▶ Aim:
Reproduce exactly the lines beginning with the line that contains "List this object's" and ending at the final line of the material below.

▶ Provided entries:
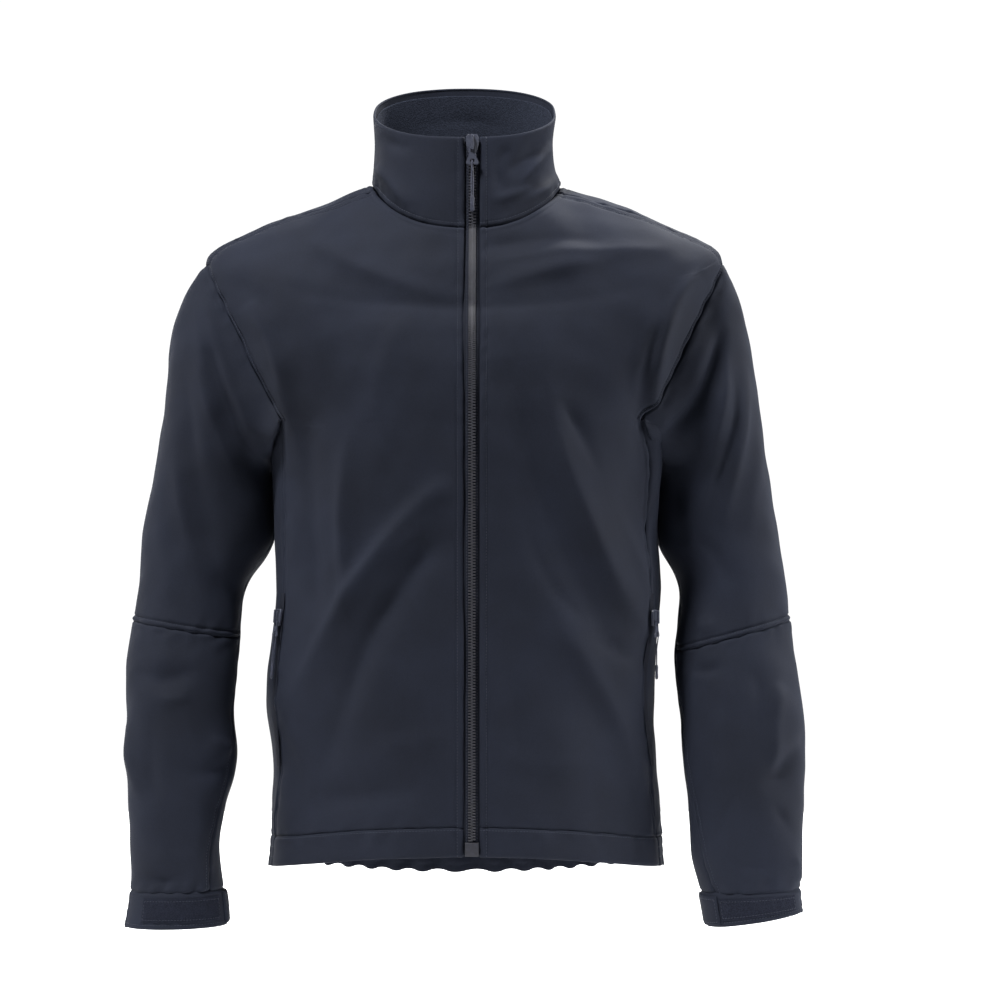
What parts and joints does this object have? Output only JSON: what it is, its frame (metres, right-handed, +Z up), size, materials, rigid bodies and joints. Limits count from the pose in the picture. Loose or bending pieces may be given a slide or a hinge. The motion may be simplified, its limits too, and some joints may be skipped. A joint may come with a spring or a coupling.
{
  "type": "softshell jacket",
  "caption": "Plain dark softshell jacket with a stand-up collar, a full-length front zip, side pockets and strapped cuffs, shaped as if worn.",
  "frame": {"origin": "the middle of the neck, level with the points where the shoulders meet the collar; the wearer's neck carries the jacket there", "axes": "+X to the wearer's left, -Y to the front, +Z up"},
  "size_m": [0.6731, 0.2722, 0.8393],
  "materials": {
    "softshell": "matte woven face, dark navy",
    "facing": "soft brushed fleece, dark navy",
    "loop_pile": "loop pile, dark navy",
    "zip_tape": "woven tape, dark navy",
    "zip_plastic": "satin moulded plastic, dark navy"
  },
  "bodies": {
    "jacket": {"front_left": "softshell", "front_right": "softshell", "back": "softshell", "hem_front_left": "softshell", "hem_front_right": "softshell", "hem_back": "softshell", "collar": "softshell", "collar_facing": "facing", "sleeve_left_upper": "softshell", "sleeve_left_lower": "softshell", "sleeve_left_under": "softshell", "cuff_left": "softshell", "loop_patch_left": "loop_pile", "cuff_tab_left": "softshell", "sleeve_right_upper": "softshell", "sleeve_right_lower": "softshell", "sleeve_right_under": "softshell", "cuff_right": "softshell", "loop_patch_right": "loop_pile", "cuff_tab_right": "softshell", "zip_chain": "zip_plastic", "zip_tape_left": "zip_tape", "zip_tape_right": "zip_tape", "zip_box": "zip_plastic", "zip_slider": "zip_plastic", "pocket_left_zip": "zip_plastic", "pocket_left_slider": "zip_plastic", "pocket_right_zip": "zip_plastic", "pocket_right_slider": "zip_plastic"},
    "zip_pull": {"zip_pull_tab": "zip_plastic", "zip_puller": "zip_plastic"},
    "pocket_left_pull": {"pocket_left_pull_tab": "zip_plastic", "pocket_left_puller": "zip_plastic"},
    "pocket_right_pull": {"pocket_right_pull_tab": "zip_plastic", "pocket_right_puller": "zip_plastic"}
  },
  "joints": [
    {"name": "zip_pull_hinge", "type": "hinge", "parent": "jacket", "child": "zip_pull", "pos_m": [0.008, -0.08502, 0.02891], "axis": [-1, 0, 0], "range_deg": [0, 110]},
    {"name": "pocket_left_pull_hinge", "type": "hinge", "parent": "jacket", "child": "pocket_left_pull", "pos_m": [0.18855, -0.064, -0.43379], "axis": [-0.4366, -0.8997, 0], "range_deg": [0, 110]},
    {"name": "pocket_right_pull_hinge", "type": "hinge", "parent": "jacket", "child": "pocket_right_pull", "pos_m": [-0.18456, -0.06257, -0.43303], "axis": [-0.4734, 0.8809, 0], "range_deg": [0, 110]}
  ]
}
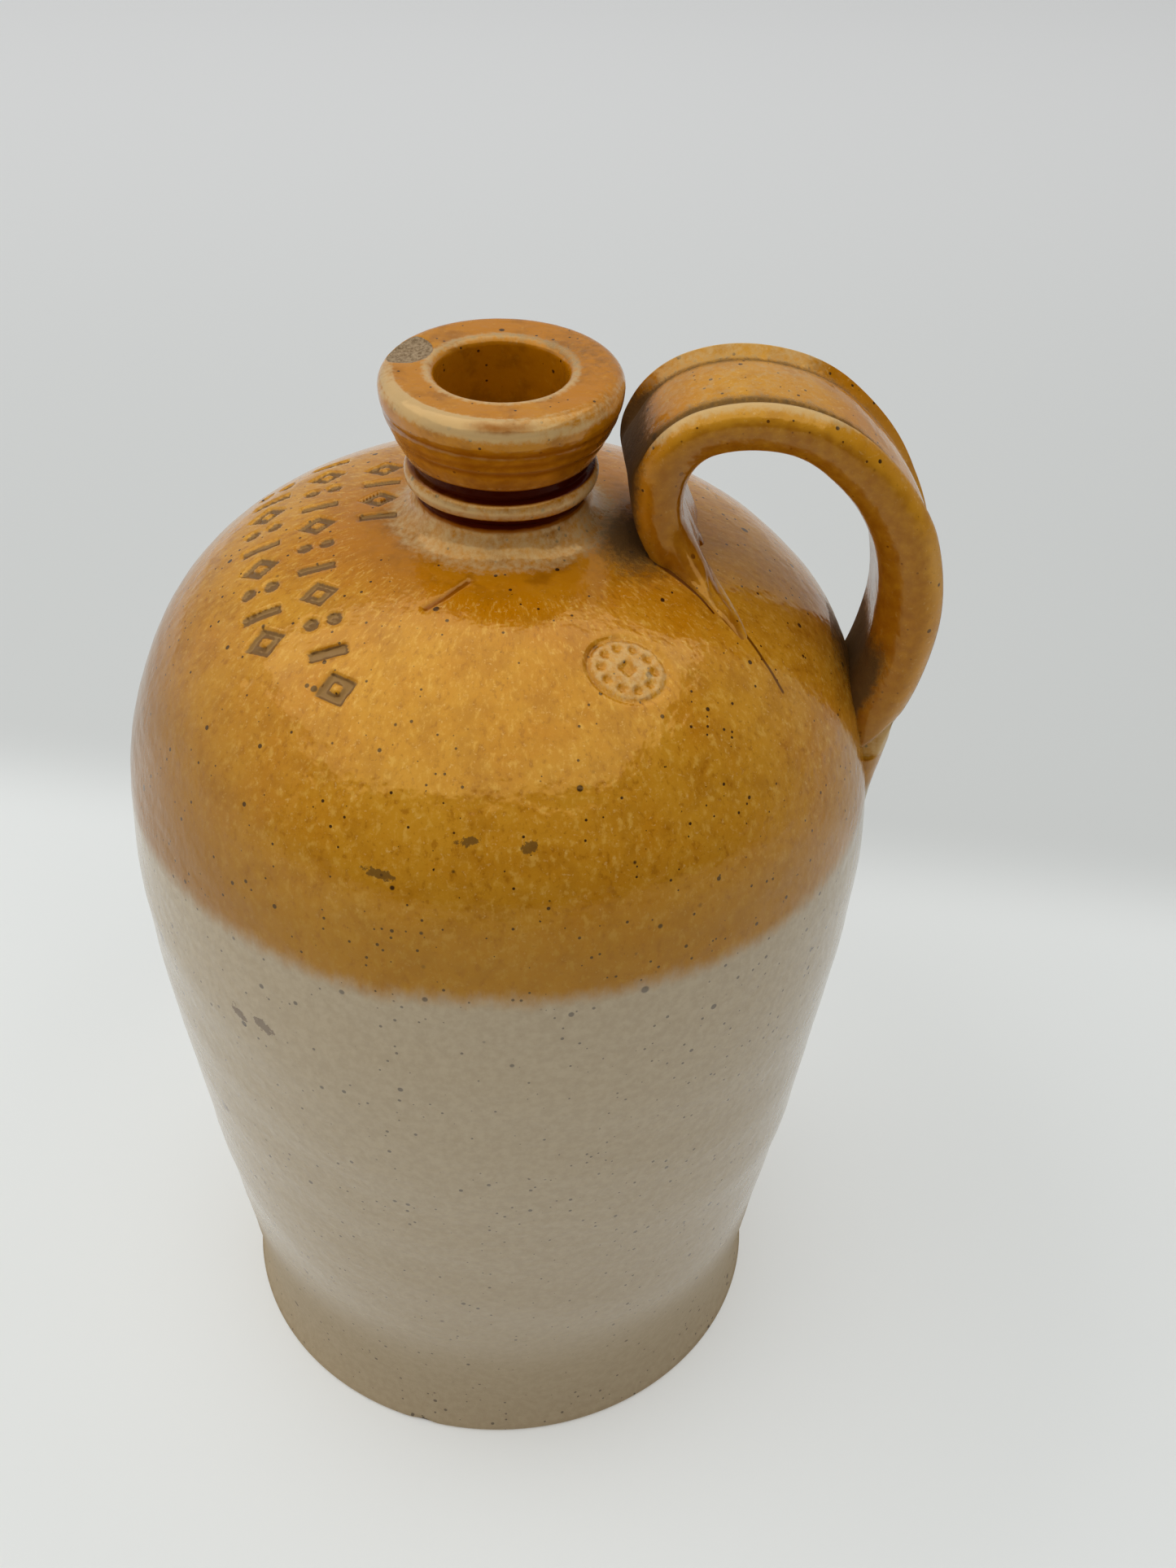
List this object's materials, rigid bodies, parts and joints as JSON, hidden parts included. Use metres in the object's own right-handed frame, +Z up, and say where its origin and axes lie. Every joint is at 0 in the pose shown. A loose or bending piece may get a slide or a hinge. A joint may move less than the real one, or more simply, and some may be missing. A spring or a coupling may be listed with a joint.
{
  "type": "stoneware flagon jar",
  "caption": "Two-tone glazed stoneware flagon with a tapered body, round shoulder, narrow corked neck and a grooved strap handle.",
  "frame": {"origin": "centre of the flat base, on the surface that the jar stands on", "axes": "+Z up along the jar's axis and its bore, +X towards the strap handle"},
  "size_m": [0.2001, 0.19, 0.3034],
  "materials": {
    "glazed_stoneware": "gloss glaze, honey brown above a dip line on the shoulder and grey cream below it"
  },
  "bodies": {
    "root": {"jar": "glazed_stoneware"}
  },
  "joints": []
}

▶ Completed exercise:
List this object's materials, rigid bodies, parts and joints as JSON, hidden parts included. Use metres in the object's own right-handed frame, +Z up, and say where its origin and axes lie. Every joint is at 0 in the pose shown. A loose or bending piece may get a slide or a hinge. A joint may move less than the real one, or more simply, and some may be missing. A spring or a coupling may be listed with a joint.
{
  "type": "stoneware flagon jar",
  "caption": "Two-tone glazed stoneware flagon with a tapered body, round shoulder, narrow corked neck and a grooved strap handle.",
  "frame": {"origin": "centre of the flat base, on the surface that the jar stands on", "axes": "+Z up along the jar's axis and its bore, +X towards the strap handle"},
  "size_m": [0.2001, 0.19, 0.3034],
  "materials": {
    "glazed_stoneware": "gloss glaze, honey brown above a dip line on the shoulder and grey cream below it"
  },
  "bodies": {
    "root": {"jar": "glazed_stoneware"}
  },
  "joints": []
}